As mentioned, the increased coverage of the game has created more speculation. Castleford have been one of the clubs rumoured to be poaching players and paying them to come to the club. These reports were categorically denied by Lindsay who reiterated that all players and coaches at the Tigers are voluntary.
“One of the craziest messages I received was that I had offered £5,000 for a player to come to Cas and another was that I am personally paying the players £100 a game. Where do they think I get that kind of money? I’m a teacher, I don’t get paid and neither do the players, and as much as we are supported by the Club through facilities, there is no money flying around to pay player. The truth is we struggle to buy the amount of strapping they need!

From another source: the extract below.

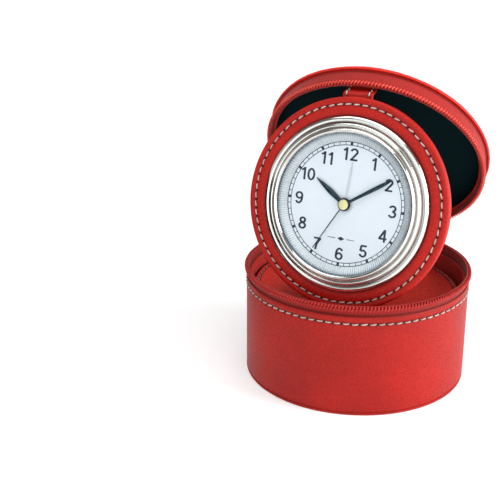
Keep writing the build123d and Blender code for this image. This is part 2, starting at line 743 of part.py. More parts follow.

“Social media is a great method to promote our game but I personally stay away as much as I can. It doesn’t stop me seeing or receiving these ridiculous statements and as I’m developing myself as a coach, these types of messages can have a detrimental effect. I’m learning that no matter what we do as a Club, we will be criticised by someone somewhere. However, the support from Cas fans is something else and really makes the job worthwhile.
“When Rhiannion Marshall left Leeds Rhinos for Castleford, people were quick to assume she had been offered money to move and the rumours started. The reality was Rhiannion expressed a desire to come to Castleford and I spent a couple of months on the phone chatting to Leon (Crick) at Leeds to make sure it was under the right circumstances for both clubs.
“Even for 2020 I have had approaches by numerous individuals from WSL and Championship clubs, all of which I have turned away and encouraged to stick with their club, as we all need to be pulling in the same direction – towards raising standards of the whole league.”